45. Штрафная сотня (2/2)

— Расслабь тело, не зажимайся, — Гурен командовал так, словно Сатоши не был привязан к козлам для порки, а находился на тренировке. — Набери воздуха в лёгкие. А теперь ори! На выдохе!

Крика он потребовал не касаясь ещё розгой исполосованного тела.

— Ну?! Быстро, курсант! Я хочу слышать настоящий крик!

Орать просто так — это не унизительно. Это как на тренировке, как в учебном бою, он это проделывал не раз.

И Сатоши заорал что есть силы. И с этим криком как будто рухнули внутри какие-то границы. Как будто можно было больше не воевать, не удерживать рубежи.

И, пожалуй, стало легче. Ещё и потому что Сатоши где-то внутри знал с самого начала, что всё равно не выдержит до конца молча. И когда он сдастся было лишь вопросом времени.

Гурен позволил ему сохранить лицо, и Сатоши был за это благодарен, встречая коротким криком теперь каждый новый стежок.

А ещё можно было оценить как гуманно командир обошёлся с ними в тот, первый их раз, после которого они попали в отряд лунных.

Тот самый первый крик Гурен поймал на половине, аккуратно стегнув уже и так исполосованный зад ниже лестницы алых росчерков именно в тот момент, когда Сатоши уже не смог бы сдержаться. И дальше пошло как по маслу.

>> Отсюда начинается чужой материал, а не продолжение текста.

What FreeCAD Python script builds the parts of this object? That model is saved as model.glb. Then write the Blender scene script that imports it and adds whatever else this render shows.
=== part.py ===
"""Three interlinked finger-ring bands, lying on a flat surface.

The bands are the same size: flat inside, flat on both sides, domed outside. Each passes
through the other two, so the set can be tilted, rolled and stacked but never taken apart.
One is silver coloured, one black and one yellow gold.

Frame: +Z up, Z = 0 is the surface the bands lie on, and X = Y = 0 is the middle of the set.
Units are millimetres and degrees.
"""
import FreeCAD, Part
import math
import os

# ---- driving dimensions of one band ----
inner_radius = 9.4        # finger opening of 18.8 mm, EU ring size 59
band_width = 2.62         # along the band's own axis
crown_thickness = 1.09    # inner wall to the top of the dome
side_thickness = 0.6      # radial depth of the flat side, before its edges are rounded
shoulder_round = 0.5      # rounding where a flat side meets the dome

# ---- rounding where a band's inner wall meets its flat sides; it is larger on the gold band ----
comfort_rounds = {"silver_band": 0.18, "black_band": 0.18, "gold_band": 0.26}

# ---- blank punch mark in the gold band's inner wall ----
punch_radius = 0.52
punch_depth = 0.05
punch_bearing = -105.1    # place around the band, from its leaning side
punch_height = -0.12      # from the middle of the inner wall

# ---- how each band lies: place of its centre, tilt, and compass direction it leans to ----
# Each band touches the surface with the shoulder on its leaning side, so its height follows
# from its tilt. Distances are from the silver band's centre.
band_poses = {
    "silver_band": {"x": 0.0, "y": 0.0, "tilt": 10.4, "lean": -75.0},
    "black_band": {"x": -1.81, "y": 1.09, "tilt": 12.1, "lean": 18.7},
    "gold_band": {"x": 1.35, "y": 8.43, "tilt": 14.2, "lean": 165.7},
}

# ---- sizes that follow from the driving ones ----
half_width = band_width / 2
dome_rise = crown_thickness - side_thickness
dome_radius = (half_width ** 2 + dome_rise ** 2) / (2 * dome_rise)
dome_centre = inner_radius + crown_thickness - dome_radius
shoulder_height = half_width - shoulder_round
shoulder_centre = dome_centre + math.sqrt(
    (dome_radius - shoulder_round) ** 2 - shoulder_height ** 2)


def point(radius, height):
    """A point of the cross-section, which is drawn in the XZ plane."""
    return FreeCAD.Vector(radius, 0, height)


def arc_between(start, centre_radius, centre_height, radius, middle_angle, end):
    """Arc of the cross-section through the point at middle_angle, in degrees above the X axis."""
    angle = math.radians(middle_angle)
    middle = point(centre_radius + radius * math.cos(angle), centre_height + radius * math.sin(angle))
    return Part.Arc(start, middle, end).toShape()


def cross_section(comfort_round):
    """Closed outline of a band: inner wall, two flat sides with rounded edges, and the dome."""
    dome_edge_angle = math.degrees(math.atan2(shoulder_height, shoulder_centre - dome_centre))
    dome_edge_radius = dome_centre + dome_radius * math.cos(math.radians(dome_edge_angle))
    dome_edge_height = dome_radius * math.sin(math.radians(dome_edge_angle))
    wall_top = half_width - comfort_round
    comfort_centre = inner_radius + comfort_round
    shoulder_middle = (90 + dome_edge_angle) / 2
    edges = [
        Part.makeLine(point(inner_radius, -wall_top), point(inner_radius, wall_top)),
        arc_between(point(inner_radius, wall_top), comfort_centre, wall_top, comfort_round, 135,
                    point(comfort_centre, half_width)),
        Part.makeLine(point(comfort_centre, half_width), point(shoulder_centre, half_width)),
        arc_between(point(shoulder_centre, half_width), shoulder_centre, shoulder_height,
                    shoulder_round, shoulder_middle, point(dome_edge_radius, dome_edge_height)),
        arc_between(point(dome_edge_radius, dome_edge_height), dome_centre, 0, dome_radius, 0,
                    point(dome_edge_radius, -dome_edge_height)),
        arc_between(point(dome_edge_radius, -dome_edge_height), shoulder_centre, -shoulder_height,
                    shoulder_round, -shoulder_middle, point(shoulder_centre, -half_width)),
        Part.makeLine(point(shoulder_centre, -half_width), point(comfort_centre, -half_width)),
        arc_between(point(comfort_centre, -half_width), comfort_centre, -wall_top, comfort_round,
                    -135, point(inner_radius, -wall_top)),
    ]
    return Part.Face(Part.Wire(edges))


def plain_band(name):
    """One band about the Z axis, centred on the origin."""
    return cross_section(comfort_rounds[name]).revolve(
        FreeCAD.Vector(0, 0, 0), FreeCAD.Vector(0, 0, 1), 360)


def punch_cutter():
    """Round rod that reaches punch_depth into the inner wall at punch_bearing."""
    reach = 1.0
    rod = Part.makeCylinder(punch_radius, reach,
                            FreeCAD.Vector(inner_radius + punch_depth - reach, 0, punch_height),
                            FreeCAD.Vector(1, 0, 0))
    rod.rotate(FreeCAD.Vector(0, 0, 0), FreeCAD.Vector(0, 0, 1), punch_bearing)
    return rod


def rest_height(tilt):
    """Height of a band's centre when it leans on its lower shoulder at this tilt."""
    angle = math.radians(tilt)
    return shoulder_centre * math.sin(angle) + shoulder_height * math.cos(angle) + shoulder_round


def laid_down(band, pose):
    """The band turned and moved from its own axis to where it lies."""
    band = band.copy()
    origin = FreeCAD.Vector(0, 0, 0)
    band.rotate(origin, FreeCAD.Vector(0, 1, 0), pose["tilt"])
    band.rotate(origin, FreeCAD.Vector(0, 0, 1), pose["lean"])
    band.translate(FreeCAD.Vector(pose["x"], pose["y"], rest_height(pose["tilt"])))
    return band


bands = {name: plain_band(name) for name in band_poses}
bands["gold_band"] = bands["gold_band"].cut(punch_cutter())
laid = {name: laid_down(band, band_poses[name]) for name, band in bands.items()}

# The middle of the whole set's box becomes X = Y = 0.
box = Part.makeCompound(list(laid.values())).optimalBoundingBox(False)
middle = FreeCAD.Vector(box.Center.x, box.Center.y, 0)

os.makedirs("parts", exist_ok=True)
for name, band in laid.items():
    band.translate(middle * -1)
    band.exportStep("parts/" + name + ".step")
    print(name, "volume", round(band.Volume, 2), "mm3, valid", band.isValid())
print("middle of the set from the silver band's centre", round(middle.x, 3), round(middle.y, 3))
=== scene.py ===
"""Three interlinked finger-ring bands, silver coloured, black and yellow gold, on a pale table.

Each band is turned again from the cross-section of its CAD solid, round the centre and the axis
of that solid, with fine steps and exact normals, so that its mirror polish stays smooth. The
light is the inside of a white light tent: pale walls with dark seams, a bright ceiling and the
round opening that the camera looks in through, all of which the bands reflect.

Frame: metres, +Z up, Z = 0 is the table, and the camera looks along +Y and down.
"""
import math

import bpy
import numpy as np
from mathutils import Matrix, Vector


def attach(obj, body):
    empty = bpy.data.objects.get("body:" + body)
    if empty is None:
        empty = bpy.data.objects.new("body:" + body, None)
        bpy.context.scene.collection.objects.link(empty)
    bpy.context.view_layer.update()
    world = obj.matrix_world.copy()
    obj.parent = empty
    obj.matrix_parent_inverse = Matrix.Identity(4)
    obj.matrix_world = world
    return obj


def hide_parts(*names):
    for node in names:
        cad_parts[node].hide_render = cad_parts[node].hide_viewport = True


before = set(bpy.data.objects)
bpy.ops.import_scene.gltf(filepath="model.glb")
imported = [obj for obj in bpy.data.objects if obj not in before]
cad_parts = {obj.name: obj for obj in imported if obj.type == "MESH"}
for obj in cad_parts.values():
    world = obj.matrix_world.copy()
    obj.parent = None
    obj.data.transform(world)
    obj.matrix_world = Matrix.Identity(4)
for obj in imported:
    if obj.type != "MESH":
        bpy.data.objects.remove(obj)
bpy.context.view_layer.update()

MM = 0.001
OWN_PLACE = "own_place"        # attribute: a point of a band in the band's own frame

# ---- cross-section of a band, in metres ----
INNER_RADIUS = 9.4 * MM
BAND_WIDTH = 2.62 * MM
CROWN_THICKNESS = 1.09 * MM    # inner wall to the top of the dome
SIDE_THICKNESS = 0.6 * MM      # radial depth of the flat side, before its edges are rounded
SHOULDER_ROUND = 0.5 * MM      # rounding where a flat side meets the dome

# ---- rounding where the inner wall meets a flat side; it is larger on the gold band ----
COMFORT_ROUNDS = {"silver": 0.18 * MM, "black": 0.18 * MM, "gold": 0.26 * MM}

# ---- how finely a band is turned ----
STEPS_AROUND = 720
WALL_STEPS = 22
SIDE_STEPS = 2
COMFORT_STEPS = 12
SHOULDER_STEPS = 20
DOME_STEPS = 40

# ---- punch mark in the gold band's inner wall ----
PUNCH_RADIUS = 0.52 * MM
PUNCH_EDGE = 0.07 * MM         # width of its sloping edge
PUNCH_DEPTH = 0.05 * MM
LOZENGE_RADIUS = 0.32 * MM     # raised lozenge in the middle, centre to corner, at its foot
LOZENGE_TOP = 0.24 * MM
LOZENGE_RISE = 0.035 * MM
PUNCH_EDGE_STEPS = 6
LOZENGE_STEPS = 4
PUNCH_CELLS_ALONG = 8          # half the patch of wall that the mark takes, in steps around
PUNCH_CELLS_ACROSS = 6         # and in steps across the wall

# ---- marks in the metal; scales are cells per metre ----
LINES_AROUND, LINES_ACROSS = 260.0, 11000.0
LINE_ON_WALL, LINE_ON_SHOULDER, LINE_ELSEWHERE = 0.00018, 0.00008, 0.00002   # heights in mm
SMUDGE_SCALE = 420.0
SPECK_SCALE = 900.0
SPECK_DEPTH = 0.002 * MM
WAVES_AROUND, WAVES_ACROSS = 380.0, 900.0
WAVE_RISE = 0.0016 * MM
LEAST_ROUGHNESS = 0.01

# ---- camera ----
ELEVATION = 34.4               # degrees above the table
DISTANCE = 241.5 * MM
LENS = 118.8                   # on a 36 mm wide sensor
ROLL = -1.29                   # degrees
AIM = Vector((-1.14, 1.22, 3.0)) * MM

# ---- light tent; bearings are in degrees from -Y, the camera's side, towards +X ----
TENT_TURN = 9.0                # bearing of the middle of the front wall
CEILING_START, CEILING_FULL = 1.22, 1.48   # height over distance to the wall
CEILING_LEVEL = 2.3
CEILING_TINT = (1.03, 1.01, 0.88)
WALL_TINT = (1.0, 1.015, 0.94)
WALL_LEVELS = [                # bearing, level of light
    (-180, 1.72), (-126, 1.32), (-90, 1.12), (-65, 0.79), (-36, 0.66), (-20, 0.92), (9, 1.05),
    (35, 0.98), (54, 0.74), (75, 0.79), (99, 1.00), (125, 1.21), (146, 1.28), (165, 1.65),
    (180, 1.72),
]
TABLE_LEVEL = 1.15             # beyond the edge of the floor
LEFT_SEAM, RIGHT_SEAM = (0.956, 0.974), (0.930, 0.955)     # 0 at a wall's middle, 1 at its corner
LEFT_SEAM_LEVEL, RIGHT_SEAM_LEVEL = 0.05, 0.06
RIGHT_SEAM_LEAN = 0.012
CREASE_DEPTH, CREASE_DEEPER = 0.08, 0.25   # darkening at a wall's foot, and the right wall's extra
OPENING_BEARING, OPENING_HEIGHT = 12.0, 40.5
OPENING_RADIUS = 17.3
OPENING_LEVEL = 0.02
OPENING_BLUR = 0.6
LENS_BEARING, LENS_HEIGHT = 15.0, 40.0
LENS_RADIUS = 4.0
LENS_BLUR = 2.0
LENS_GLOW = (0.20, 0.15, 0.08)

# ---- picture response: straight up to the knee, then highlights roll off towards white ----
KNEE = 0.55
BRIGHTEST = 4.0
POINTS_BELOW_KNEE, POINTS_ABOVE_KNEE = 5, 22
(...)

Кому ж, как не Гурену, знать, что крик, слёзы, а иногда и хороший матерок помогают не только стерпеть, но и собрать силы для рывка.

И пока Сатоши орал во всю глотку, подполковник был уверен — он даже боль чувствует слабее. Просто потому что не пытается запереть её внутри себя. А ещё — с каждым криком свет в конце тоннеля всё ближе.

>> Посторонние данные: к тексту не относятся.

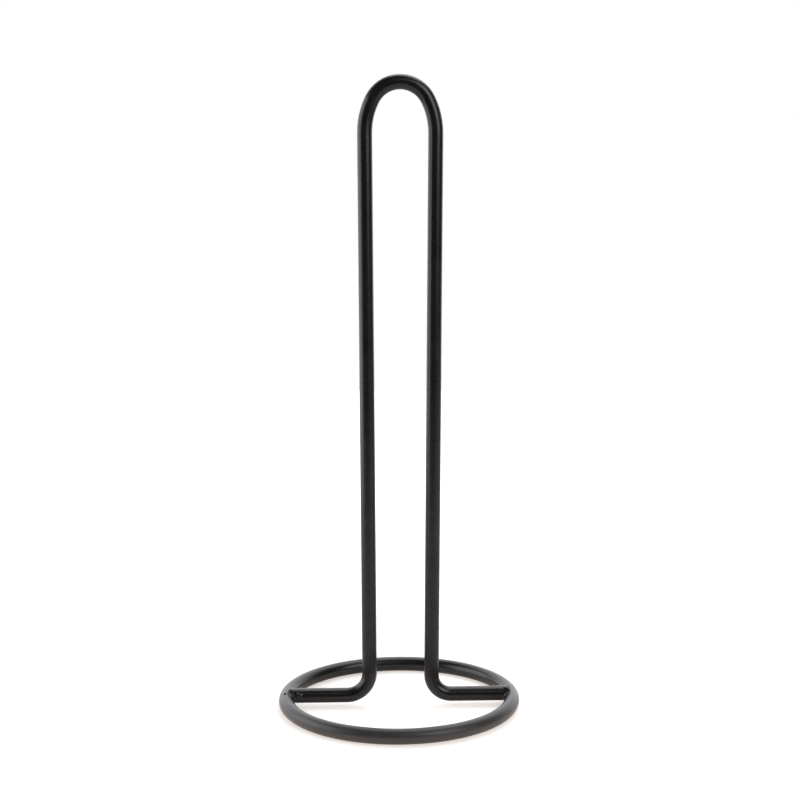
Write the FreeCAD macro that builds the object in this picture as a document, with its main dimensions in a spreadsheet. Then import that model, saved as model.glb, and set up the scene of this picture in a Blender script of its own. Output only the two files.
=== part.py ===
import FreeCAD, Part
import math
import os
import Sketcher
from FreeCAD import Vector

# Free-standing paper towel holder, made of round steel bar, welded and powder coated.
# Frame: the origin is on the counter, under the centre of the base ring, and +Z is up.
# The two legs of the hairpin post stand side by side along X. The roll drops over the post.
# Lengths are in millimetres and angles in degrees. Radii are to the bar's centreline.

DRIVING_DIMENSIONS = {
    "ring_outer_dia": 120.0,
    "ring_bar_dia": 7.4,
    "seam_gap": 4.4,           # between the ring's two ends, before they are welded
    "seam_turn": 3.1,          # from the left foot round to the seam, towards -Y
    "pit_length": 3.4,         # crater along the ring, where the seam's weld run stopped
    "pit_width": 1.3,
    "pit_depth": 1.0,
    "pit_offset": 0.6,         # from the ring's centreline out to the crater
    "post_height": 310.3,      # from the counter to the top of the crown
    "post_bar_dia": 7.3,
    "post_offset": 2.35,       # the crown stands this far off the ring's centre, along +X
    "crown_radius": 14.85,
    "shoulder_radius": 35.6,
    "leg_spacing_top": 33.95,  # between the legs' centrelines, where the shoulders end
    "left_leg_lean": 0.0,      # how far a leg leans in towards the middle on its way down
    "right_leg_lean": 0.65,    # the bends are hand-set, so the two sides differ a little
    "left_bend_radius": 11.3,
    "right_bend_radius": 9.8,
    "foot_clearance": 1.75,    # from the counter to the underside of the feet
    "foot_setback": 1.6,       # from a foot's end to the ring's centreline
    "weld_length": 8.4,
    "weld_width": 9.6,
    "weld_height": 8.4,
    "weld_rise": 0.4,          # the welds are laid from above, so they sit over the foot's axis
    "weld_standoff": 0.7,      # from the weld's centre out to the ring's inner side
}
DERIVED_DIMENSIONS = {
    "ring_radius": "(ring_outer_dia - ring_bar_dia) / 2",
    "ring_axis_height": "ring_bar_dia / 2",
    "seam_angle": "seam_gap / ring_radius * 180 / pi",
    "pit_radius_from_centre": "ring_radius + pit_offset",
    "pit_height": "ring_axis_height + sqrt(ring_axis_height ^ 2 - pit_offset ^ 2)",
    "crown_centre_height": "post_height - post_bar_dia / 2 - crown_radius",
    "foot_axis_height": "foot_clearance + post_bar_dia / 2",
    "foot_end": "ring_radius - foot_setback",
    "weld_centre": "ring_radius - ring_bar_dia / 2 - weld_standoff",
    "weld_centre_height": "foot_axis_height + weld_rise",
}

# A sketch's own numbers for its origin and upright axis, and for the points of an element.
ORIGIN = (-1, 1)
UPRIGHT_AXIS = -2
START, END, CENTRE = 1, 2, 3
NORMAL = Vector(0, 0, 1)

# Turns a torus about +Z so that its seam line, which starts on +X, stays clear of both feet.
AWAY_FROM_FEET = FreeCAD.Rotation(Vector(0, 0, 1), 90)

doc = FreeCAD.newDocument("paper_towel_holder")
sheet = doc.addObject("Spreadsheet::Sheet", "Dimensions")


def fill_sheet():
    contents = {name: str(value) for name, value in DRIVING_DIMENSIONS.items()}
    contents.update({name: "=" + formula for name, formula in DERIVED_DIMENSIONS.items()})
    for row, (name, content) in enumerate(contents.items(), start=1):
        sheet.set(f"A{row}", name)
        sheet.set(f"B{row}", content)
        sheet.setAlias(f"B{row}", name)
    doc.recompute()


def size(name):
    """The value of one cell of the sheet."""
    return float(getattr(sheet, name))


def make_body(name):
    body = doc.addObject("PartDesign::Body", name)
    body.Label = name
    return body


def sketch_on(body, plane_role, name):
    """A new sketch on one of the body's own origin planes."""
    sketch = body.newObject("Sketcher::SketchObject", name)
    planes = {feature.Role: feature for feature in body.Origin.OriginFeatures}
    sketch.AttachmentSupport = [(planes[plane_role], "")]
    sketch.MapMode = "FlatFace"
    return sketch


def dimension(sketch, name, formula, kind, *where_and_value):
    """Add a dimension to a sketch and bind it to a formula of the sheet's cells."""
    index = sketch.addConstraint(Sketcher.Constraint(kind, *where_and_value))
    sketch.renameConstraint(index, name)
    sketch.setExpression("Constraints." + name, formula)


def bind(thing, **formulas):
    """Bind properties to formulas. x, y and z mean the thing's place."""
    for name, formula in formulas.items():
        path = "Placement.Base." + name if name in "xyz" else name
        thing.setExpression(path, formula)


def polar(radius, angle):
    return Vector(radius * math.cos(math.radians(angle)), radius * math.sin(math.radians(angle)), 0)


def bar_section(body, plane_role, bar_dia, across, height):
    """A sketch of the bar's round section. across and height are where its centre is."""
    sketch = sketch_on(body, plane_role, body.Name + "_section")
    dia = size(bar_dia)
    circle = sketch.addGeometry(Part.Circle(Vector(1, 1, 0), NORMAL, dia / 2))
    dimension(sketch, "bar_dia", "Dimensions." + bar_dia, "Diameter", circle, dia)
    dimension(sketch, "centre_height", height, "DistanceY", *ORIGIN, circle, CENTRE, 1)
    if across:
        dimension(sketch, "centre_across", across, "DistanceX", *ORIGIN, circle, CENTRE, 1)
    else:
        sketch.addConstraint(Sketcher.Constraint("PointOnObject", circle, CENTRE, UPRIGHT_AXIS))
    return sketch


def make_rolled_bar(name, side, angle):
    """Bar rolled about the ring's axis, spread evenly about its +X side (1) or -X side (-1).

    The whole is then turned about the axis by the seam's turn.
    """
    body = make_body(name)
    section = bar_section(body, "XZ_Plane", "ring_bar_dia", f"{side} * Dimensions.ring_radius",
                          "Dimensions.ring_axis_height")
    roll = body.newObject("PartDesign::Revolution", name + "_roll")
    roll.Profile = section
    roll.ReferenceAxis = (section, ["V_Axis"])
    roll.Midplane = True
    bind(roll, Angle=angle)
    body.setExpression("Placement.Rotation.Angle", "Dimensions.seam_turn")
    return body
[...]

Стоит отпустить что-то одно, остальное уже не удержишь. Стоило закричать — и остальные реакции тут же заявили свои права: из глаз таки потекли слёзы, а тело начало мстительно дёргаться и пытаться выкрутится из пут. Безуспешно, разумеется.

И вот тут-то Сатоши каким-то краем сознания успел порадоваться, что привязан. Если бы это было не так, он точно скатился бы с лавки.

Незаметно для себя парень начал подвывать и сильнее дёргать руками. Ладони, раньше сжатые в кулаки, теперь наоборот судорожно распрямлялись. Как будто пытались прикрыть задницу прямо так, на расстоянии.

Гурен больше не отвлекал парня разговорами, потому что в перерывах между сериями ударов тому надо было просто отдышаться. Слёзы уже капали на пол, расплываясь тёмными веснушками на плитке. Гурена они не радовали, но это был сигнал, что с Сатоши всё в пределах нормы и он выдержит наказание до конца.

Незаметно подкатился последний десяток.

Парень плохо помнил сам себя. Он совершенно потерялся в вихре своих ощущений и реакций. И просто уже нёсся в этом бурном потоке, не пытаясь что-то отследить и за что-то зацепиться. Потерялся даже в пространстве и времени.

Всё, что случилось за этот день, нашло сейчас выход в слезах, криках и судорожных рывках тела.

Удары теперь приходились на верхнюю часть ног и он уже почти не разделял отдельные, они все слились в одну сплошную волну, заставляющую его мотать головой из стороны в сторону и царапать ногтями козлы.

Последняя передышка закончилась. Гурен снова занёс розгу. На заду и бёдрах сразу под ним живого места не осталось и болючая лесенка вынужденно поползла ещё ниже, к коленям. Хорошо, что остался всего десяток. Но сидеть и ходить без специального лечения Сатоши сможет не скоро. А этого Гурен не хотел и мысленно сделал пометку — отдать особые распоряжения в лазарете.

— Сто, — сказал он после того, как отзвучал последний крик. — Последние пять я своей волей отменяю за неукоснительное повиновение приказам командира во время наказания.

Сказать сейчас Сатоши смог бы что-то вряд ли. Сознание медленно выплывало откуда-то из глубин, и первым, что он услышал после голоса Гурена — собственное дыхание со всхлипами. Но сейчас даже не было за него стыдно.

ВСЁ! Всё закончилось. Всё позади. Он… Можно ли считать, что он выдержал? Мысль скользнула по краю сознания, но не зацепилась.

Гурен выждал почти пять минут, прежде чем начал один за другим отстёгивать удерживающие парня ремни. Когда последняя пряжка повисла с тихим звяком, подполковник очень осторожно, придерживая за плечи, помог Сатоши встать с лобного места.

— У тебя примерно десять минут, можешь выйти в ванную комнату. Потом я отведу тебя в лазарет.